DNS, by default and when created, does not offer neither authenticity (being sure you get a response from the true authoritative nameserver of the zone) nor confidentiality (making sure no one on the wire can understand your query or your answers).
DNSSEC was created to solve the authenticity problem, because it allows one to sign records, and through a mechanism of keys you build a chain of trust and can verify the answers you get. It solves the Man In the Middle problem in the sense that, if the concerned zone is signed (which is still around 0.53% of all zones nowadays) and if someone tries to change the replies for such a zone, then you will be able to spot the changes.
Authenticity is more important than confidentiality, contrary to intuition. Why? Because if you have no guarantee who you are talking too, even if the answer comes to you encrypted, what value does it have? You can be doing encryption with any evil third party if you do not authenticate it.
It is true now that if you already have authenticity, because of DNSSEC for example, you may wish to have confidentiality as DNS can convey sensitive or at least personal information. This is also why QNAME minimization now exists, to reduce the quantity of information sent to each nameserver. This is more and more supported (soon in Bind)

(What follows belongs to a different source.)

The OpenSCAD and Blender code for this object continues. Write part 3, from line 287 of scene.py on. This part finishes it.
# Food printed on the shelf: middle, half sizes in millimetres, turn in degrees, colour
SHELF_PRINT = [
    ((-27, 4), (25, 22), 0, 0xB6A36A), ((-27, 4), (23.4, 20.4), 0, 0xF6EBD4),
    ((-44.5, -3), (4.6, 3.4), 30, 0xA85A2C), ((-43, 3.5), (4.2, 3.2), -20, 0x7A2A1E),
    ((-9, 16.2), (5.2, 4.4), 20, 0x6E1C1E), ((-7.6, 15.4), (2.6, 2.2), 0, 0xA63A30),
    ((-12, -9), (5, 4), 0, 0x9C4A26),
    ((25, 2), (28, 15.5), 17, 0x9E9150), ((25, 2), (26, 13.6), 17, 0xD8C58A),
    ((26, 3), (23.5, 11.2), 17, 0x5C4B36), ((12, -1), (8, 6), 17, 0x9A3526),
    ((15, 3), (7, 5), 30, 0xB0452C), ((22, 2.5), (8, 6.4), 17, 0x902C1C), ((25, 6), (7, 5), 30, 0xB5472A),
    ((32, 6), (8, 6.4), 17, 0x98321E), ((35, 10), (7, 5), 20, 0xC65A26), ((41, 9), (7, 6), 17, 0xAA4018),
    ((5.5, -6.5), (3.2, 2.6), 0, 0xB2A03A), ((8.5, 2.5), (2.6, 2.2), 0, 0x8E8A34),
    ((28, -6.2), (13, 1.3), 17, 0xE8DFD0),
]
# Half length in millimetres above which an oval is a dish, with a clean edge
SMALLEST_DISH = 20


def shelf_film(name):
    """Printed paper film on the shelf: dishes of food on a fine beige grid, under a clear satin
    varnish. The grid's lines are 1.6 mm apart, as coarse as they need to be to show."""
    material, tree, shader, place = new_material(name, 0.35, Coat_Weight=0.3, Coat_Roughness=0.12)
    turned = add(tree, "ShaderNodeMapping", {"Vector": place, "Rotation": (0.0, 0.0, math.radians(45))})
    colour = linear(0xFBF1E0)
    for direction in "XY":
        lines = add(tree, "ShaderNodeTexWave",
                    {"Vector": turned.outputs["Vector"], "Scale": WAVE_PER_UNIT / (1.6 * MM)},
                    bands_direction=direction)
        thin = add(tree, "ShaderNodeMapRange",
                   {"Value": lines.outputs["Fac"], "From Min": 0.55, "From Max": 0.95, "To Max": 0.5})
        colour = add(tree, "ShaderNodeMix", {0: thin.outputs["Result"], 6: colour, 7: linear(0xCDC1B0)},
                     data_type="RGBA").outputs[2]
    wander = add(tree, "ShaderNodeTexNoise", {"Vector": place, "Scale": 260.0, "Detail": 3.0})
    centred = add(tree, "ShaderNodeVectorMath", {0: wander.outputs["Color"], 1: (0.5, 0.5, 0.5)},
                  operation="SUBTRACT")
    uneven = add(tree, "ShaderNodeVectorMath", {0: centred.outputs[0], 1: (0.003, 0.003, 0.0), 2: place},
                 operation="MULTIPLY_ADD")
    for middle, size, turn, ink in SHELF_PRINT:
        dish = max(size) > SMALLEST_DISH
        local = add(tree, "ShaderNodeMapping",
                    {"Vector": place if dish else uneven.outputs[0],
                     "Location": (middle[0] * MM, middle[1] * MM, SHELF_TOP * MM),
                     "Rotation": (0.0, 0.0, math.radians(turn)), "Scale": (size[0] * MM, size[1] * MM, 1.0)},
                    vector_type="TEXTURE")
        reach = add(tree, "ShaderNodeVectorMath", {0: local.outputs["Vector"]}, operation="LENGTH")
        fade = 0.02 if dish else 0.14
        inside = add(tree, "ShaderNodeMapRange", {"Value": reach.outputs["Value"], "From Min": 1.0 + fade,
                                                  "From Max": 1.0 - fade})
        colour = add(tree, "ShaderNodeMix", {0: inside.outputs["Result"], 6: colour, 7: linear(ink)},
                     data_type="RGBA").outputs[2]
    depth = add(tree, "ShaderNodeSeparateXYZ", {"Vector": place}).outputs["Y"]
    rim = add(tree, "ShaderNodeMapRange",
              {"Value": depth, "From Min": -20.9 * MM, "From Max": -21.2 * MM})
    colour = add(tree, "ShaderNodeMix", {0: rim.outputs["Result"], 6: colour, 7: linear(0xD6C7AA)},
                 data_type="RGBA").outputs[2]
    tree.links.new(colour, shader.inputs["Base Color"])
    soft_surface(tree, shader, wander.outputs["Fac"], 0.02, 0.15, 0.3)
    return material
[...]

So now as for encryption, your first error is to think about UDP. DNS uses UDP and TCP, and nowadays even more often TCP for the reasons we will see below. That aside, note that even for UDP, you have encryption options, see DTLS, which is basically TLS in UDP. QUIC, created by Google (basically to be able to create an optimized HTTP, which became now HTTP/2 after having been SPDY), was also built over UDP with securities being similar to what TLS offers. Have a look at this two to debunk your idea that a payload could not be encrypted in such case.
Today for encrypted DNS you have these options in no specific order:
- DNSCrypt: this is not a standard in the IETF sense, but it an open protocol, implemented by various actors. See https://dnscrypt.info/
- DNS over TLS is now a standard (RFC7858 and RFC8310), and you have various document explaining how the initial handshake should take place, see the second RFC above and the two security profiles defined and also note how and when DANE could be useful, where DANE mandates the use of DNSSEC; next version of Android will support DNS over TLS by default (see https://security.googleblog.com/2018/04/dns-over-tls-support-in-android-p.html), even if it uses for me a slight misnomer of "private DNS".

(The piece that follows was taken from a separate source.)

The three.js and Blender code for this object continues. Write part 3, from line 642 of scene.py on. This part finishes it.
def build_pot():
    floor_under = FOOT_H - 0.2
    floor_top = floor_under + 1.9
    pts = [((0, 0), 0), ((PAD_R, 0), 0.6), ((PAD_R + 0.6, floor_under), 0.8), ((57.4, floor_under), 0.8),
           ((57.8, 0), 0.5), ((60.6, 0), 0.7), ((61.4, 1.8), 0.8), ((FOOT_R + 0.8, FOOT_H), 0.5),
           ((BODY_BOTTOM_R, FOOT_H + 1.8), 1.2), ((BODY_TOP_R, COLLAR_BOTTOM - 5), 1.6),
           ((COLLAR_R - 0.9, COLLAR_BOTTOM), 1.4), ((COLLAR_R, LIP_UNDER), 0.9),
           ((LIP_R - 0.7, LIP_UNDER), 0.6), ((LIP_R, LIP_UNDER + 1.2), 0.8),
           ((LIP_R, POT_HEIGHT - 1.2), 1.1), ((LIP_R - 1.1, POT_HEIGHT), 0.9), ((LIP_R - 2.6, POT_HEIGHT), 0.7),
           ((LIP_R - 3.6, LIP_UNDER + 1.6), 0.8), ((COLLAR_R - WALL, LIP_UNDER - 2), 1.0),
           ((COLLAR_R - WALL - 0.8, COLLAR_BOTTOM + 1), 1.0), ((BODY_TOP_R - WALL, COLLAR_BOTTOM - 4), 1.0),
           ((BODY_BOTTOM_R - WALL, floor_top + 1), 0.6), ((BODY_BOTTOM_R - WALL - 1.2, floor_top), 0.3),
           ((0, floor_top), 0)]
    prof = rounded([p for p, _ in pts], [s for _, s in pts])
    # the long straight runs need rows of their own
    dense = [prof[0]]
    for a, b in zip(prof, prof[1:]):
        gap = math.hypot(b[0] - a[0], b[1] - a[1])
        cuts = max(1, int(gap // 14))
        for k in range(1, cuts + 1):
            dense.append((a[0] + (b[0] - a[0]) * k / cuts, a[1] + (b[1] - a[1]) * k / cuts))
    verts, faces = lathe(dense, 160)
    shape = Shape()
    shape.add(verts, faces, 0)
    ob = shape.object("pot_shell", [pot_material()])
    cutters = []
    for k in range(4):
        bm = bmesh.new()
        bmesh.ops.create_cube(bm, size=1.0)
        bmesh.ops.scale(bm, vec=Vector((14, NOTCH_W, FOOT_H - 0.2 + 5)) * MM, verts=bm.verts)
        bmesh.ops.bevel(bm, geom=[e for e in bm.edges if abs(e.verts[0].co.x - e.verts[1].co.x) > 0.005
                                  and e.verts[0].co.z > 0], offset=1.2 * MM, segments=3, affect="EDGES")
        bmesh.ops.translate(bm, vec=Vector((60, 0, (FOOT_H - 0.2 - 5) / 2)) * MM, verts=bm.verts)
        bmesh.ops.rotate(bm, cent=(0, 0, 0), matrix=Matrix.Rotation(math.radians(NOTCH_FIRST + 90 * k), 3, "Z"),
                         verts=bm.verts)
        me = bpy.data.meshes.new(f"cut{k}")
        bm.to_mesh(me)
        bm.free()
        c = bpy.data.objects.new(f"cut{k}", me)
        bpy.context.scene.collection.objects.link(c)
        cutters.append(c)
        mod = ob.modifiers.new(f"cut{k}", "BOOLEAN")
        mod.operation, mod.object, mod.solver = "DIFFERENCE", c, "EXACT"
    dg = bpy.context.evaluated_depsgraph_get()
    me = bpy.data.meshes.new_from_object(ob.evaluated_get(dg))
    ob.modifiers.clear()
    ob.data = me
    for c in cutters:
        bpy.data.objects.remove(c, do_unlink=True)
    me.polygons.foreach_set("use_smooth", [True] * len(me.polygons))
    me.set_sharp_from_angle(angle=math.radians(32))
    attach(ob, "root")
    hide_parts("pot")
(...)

- DNS over HTTPS (which itself uses TLS then) is not yet an IETF standard but is in the way of becoming one.
- Oblivious DNS is the newest kid on the block, which needs both newer clients and servers to use it, as well as the new
odns
TLD.
Of course in all these cases you need to have specific servers speaking the protocol. Some open resolvers are already offering DNS over TLS. You however only shift your problem: your connection is "secured" up to them but then you have to trust them to work correctly and not lie to you, specially in validating DNSSEC.